» **DIRECTION**:
Reproduce exactly and only the lines running from the one with "if empty is" through the one with "imported = [obj", both end lines included.

» **DATA PROVIDED**:
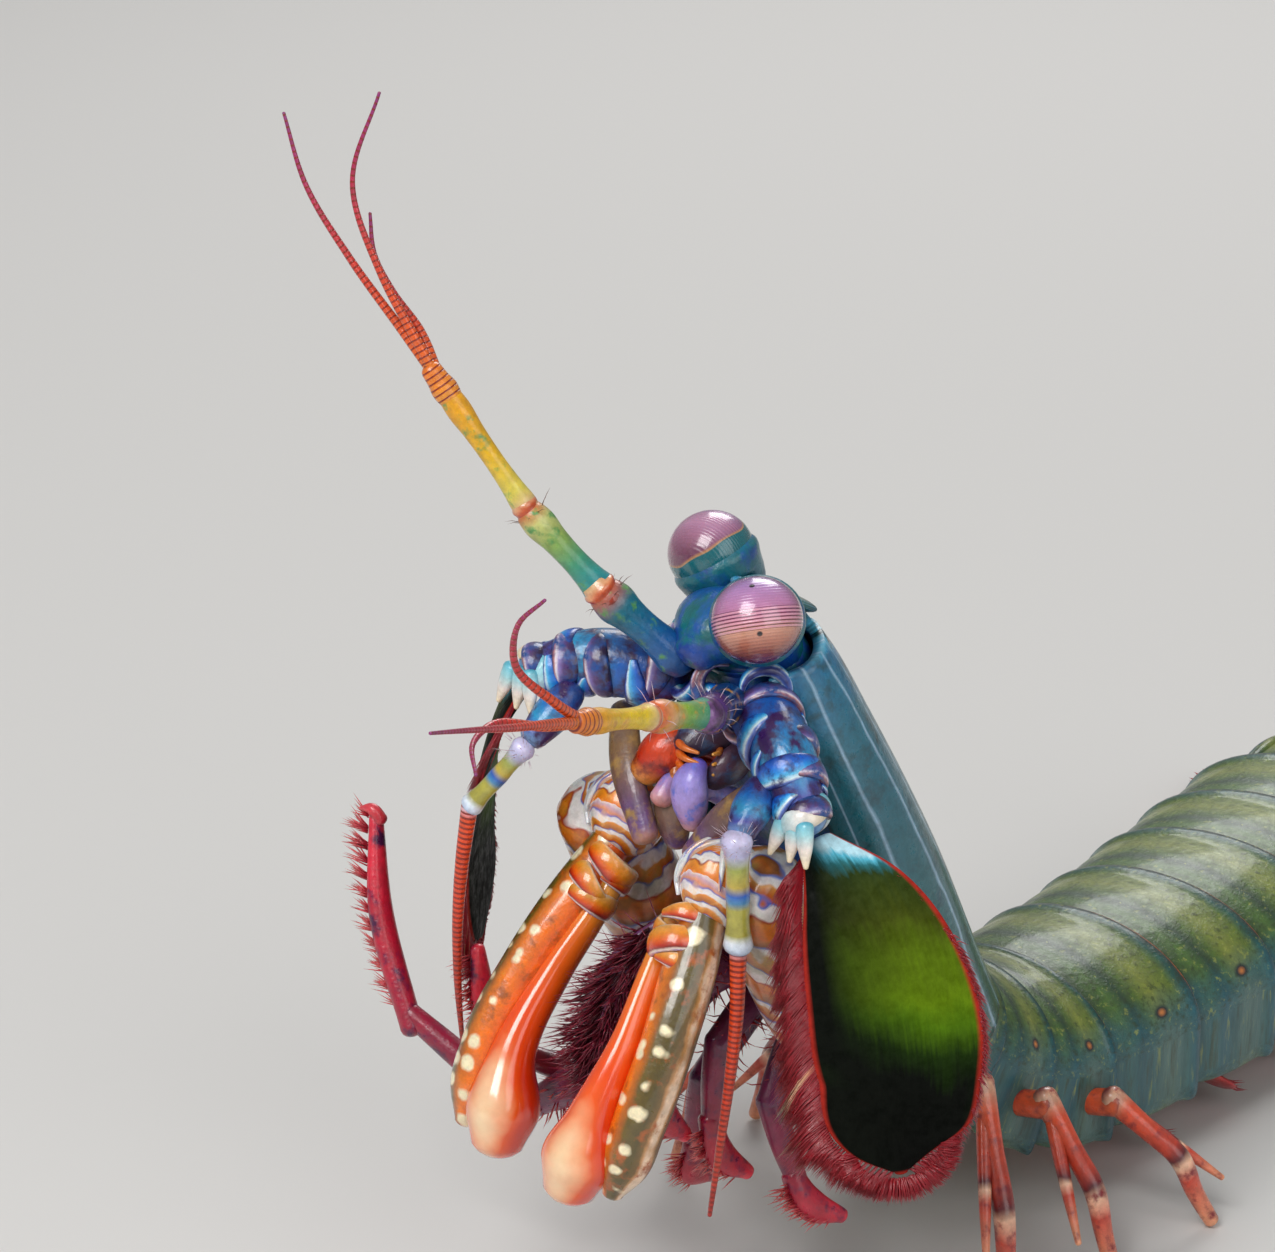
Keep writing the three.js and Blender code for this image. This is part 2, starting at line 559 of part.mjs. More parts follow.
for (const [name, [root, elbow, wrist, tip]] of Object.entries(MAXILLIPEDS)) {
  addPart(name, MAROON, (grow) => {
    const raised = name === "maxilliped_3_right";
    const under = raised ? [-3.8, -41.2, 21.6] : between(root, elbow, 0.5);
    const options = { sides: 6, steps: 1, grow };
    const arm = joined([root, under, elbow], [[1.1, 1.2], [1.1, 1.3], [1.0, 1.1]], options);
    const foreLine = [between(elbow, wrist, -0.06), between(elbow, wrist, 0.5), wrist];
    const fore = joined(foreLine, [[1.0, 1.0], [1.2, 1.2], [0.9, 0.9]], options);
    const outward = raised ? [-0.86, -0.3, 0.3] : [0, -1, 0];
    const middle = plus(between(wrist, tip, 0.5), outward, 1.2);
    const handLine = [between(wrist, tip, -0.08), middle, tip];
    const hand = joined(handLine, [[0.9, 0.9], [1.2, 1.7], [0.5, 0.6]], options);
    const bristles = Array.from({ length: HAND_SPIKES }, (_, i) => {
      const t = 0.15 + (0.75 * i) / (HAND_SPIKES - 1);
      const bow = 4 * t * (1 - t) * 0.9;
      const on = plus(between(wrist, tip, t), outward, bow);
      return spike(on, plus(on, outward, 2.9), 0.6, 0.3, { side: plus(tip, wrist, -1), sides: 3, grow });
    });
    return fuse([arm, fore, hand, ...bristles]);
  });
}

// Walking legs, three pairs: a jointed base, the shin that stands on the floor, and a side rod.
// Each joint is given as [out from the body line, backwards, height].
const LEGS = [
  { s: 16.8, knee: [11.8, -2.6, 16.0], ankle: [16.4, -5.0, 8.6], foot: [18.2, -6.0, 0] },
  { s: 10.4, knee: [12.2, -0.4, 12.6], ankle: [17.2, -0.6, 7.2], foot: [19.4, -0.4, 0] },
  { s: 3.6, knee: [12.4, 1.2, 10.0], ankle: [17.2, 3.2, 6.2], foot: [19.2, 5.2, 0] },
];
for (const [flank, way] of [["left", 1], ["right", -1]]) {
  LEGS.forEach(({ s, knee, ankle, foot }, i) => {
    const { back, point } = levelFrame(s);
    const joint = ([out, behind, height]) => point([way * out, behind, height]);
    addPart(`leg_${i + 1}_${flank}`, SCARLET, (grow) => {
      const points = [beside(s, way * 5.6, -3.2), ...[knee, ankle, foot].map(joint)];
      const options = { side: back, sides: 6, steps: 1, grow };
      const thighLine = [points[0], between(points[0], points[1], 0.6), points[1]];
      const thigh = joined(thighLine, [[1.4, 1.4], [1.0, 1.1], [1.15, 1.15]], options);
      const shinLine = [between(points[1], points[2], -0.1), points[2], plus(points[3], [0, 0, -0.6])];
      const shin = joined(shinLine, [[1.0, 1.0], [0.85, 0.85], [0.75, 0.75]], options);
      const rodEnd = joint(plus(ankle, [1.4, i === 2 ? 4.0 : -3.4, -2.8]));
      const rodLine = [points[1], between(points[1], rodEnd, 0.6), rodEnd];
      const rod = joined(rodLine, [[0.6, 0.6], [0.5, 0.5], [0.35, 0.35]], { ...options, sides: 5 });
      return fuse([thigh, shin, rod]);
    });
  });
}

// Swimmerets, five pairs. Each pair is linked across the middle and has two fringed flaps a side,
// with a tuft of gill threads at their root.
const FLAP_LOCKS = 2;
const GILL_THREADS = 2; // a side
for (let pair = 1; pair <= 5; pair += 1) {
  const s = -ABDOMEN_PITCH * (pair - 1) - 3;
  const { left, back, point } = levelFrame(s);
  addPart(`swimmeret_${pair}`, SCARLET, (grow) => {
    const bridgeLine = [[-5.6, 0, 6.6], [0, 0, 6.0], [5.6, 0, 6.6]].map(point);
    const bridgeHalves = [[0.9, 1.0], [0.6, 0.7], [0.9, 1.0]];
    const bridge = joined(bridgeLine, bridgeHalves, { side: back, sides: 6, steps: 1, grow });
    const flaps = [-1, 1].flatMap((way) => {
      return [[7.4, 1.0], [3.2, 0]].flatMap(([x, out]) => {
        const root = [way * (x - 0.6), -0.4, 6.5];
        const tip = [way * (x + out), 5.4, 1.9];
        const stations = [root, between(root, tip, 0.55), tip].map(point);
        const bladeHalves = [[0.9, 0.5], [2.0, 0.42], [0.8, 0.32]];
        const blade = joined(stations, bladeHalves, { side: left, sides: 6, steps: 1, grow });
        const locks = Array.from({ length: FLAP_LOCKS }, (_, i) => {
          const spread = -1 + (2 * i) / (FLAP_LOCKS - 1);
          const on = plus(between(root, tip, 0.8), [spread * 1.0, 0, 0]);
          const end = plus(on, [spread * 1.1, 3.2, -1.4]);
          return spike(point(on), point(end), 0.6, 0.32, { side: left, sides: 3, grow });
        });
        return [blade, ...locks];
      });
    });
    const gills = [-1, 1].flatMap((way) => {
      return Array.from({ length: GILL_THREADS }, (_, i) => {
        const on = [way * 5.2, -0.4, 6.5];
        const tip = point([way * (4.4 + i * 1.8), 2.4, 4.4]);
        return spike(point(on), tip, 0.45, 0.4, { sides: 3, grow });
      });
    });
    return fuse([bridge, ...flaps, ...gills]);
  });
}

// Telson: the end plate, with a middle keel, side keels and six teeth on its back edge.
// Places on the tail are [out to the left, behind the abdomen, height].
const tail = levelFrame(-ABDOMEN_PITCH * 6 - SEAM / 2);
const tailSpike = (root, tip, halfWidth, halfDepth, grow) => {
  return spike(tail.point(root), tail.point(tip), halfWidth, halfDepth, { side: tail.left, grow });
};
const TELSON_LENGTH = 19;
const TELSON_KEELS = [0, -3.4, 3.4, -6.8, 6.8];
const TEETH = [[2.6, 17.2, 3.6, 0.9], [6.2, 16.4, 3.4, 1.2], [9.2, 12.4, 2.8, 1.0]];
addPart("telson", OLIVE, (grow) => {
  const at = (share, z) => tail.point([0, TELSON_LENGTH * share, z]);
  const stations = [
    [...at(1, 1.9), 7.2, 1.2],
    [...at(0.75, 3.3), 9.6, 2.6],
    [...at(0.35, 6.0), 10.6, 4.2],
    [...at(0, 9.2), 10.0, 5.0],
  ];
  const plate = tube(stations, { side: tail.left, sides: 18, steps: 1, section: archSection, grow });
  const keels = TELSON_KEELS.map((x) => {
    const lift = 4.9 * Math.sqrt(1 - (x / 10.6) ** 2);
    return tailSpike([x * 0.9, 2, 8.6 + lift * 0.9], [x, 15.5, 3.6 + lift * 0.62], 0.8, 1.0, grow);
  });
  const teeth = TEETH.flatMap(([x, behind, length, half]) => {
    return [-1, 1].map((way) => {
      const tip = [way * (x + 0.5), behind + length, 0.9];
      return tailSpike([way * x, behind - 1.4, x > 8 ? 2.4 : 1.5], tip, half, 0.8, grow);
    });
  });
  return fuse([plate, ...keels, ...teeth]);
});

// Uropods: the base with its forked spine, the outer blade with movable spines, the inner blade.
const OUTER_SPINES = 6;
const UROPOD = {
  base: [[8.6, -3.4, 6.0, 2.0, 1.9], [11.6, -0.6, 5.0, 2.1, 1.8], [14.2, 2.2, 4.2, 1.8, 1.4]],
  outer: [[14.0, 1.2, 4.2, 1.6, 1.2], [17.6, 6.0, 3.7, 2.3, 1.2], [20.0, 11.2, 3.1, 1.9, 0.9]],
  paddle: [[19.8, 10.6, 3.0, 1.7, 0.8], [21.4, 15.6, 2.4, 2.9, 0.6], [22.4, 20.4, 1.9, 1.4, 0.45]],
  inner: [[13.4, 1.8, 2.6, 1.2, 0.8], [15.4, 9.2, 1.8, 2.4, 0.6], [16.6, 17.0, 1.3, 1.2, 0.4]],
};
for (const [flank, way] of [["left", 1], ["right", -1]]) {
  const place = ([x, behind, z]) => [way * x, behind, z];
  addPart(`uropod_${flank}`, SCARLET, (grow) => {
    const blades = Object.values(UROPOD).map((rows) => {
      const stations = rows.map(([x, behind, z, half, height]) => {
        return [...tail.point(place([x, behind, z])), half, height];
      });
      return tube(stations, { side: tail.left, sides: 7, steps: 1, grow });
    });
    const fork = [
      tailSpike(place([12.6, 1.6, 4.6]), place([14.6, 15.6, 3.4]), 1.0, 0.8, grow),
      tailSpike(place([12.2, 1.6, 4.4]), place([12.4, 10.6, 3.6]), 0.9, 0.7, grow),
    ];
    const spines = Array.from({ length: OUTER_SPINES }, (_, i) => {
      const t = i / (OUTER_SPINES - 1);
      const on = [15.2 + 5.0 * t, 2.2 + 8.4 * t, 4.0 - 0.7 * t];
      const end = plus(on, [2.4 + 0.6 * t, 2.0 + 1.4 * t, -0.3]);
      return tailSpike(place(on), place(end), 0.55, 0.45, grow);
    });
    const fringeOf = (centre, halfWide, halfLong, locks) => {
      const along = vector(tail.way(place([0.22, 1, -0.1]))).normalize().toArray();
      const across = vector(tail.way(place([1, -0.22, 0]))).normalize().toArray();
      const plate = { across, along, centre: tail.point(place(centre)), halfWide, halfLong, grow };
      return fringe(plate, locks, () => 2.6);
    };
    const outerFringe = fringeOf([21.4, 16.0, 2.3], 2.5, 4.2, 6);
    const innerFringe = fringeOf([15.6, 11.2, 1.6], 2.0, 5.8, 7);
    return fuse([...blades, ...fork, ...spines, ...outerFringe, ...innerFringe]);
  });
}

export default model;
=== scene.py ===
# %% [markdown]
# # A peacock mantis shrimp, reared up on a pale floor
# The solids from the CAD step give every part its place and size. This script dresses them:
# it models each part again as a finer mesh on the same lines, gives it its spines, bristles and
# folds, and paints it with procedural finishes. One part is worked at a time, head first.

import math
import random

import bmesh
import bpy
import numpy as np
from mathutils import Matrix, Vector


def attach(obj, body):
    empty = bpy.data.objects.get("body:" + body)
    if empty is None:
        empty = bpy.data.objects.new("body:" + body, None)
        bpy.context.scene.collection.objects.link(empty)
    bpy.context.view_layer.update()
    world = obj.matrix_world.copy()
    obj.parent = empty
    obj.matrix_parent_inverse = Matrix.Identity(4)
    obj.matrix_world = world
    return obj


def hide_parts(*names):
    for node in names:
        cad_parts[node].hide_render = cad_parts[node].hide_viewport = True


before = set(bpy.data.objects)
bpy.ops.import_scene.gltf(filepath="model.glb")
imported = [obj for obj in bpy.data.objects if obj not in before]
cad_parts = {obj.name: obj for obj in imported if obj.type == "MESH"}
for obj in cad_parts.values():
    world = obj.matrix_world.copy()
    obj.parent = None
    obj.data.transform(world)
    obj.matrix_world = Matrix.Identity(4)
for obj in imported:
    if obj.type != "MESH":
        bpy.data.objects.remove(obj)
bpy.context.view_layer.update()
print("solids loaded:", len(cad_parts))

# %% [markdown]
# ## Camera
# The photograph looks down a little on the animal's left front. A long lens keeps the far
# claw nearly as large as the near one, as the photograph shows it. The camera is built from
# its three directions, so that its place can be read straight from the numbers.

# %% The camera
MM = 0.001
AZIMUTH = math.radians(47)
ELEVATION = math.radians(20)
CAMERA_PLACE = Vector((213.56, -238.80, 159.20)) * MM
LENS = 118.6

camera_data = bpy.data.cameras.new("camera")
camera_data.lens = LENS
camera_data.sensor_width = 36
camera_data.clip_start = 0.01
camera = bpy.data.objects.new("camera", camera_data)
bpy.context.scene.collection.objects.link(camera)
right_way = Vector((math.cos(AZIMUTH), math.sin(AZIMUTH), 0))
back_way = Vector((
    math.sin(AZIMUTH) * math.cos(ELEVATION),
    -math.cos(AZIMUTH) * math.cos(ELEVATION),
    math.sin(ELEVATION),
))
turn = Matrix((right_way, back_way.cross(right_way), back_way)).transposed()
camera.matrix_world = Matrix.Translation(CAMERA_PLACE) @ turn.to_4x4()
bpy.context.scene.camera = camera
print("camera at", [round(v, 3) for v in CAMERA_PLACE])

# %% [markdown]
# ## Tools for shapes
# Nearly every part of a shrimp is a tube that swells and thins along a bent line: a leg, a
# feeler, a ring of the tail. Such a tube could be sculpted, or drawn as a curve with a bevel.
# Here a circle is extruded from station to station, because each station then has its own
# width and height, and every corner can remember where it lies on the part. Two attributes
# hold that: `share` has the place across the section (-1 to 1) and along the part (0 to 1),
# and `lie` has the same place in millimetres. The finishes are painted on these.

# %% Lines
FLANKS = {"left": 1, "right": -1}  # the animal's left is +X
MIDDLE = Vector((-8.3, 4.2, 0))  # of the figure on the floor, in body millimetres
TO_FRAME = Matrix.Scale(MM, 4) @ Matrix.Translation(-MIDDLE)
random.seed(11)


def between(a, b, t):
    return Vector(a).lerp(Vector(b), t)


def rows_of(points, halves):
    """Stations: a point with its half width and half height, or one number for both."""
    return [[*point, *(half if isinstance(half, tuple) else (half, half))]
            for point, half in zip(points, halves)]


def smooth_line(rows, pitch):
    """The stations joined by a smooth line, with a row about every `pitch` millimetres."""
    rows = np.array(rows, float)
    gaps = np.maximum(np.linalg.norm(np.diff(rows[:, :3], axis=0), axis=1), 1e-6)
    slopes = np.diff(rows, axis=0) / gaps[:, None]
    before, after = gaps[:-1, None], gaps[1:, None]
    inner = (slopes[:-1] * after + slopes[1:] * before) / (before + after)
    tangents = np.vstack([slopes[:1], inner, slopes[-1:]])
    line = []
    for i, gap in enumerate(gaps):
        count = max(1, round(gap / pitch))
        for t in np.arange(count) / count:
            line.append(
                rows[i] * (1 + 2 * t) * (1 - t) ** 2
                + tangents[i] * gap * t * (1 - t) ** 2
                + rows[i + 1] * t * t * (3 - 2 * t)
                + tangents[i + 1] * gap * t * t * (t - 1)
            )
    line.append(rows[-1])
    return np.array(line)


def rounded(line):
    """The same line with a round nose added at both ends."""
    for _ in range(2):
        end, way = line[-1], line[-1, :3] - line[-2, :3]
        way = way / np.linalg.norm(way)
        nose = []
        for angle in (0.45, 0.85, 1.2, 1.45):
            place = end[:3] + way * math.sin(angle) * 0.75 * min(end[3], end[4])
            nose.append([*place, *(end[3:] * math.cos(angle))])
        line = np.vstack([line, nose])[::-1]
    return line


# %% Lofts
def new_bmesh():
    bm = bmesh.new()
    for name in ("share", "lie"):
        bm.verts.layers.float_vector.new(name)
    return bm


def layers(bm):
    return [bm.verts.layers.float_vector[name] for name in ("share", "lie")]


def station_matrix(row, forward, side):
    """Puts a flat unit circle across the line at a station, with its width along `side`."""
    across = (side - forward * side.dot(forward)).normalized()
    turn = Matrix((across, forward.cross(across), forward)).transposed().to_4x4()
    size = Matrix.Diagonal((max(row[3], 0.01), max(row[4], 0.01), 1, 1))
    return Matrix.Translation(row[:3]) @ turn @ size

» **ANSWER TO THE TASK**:
    if empty is None:
        empty = bpy.data.objects.new("body:" + body, None)
        bpy.context.scene.collection.objects.link(empty)
    bpy.context.view_layer.update()
    world = obj.matrix_world.copy()
    obj.parent = empty
    obj.matrix_parent_inverse = Matrix.Identity(4)
    obj.matrix_world = world
    return obj


def hide_parts(*names):
    for node in names:
        cad_parts[node].hide_render = cad_parts[node].hide_viewport = True


before = set(bpy.data.objects)
bpy.ops.import_scene.gltf(filepath="model.glb")
imported = [obj for obj in bpy.data.objects if obj not in before]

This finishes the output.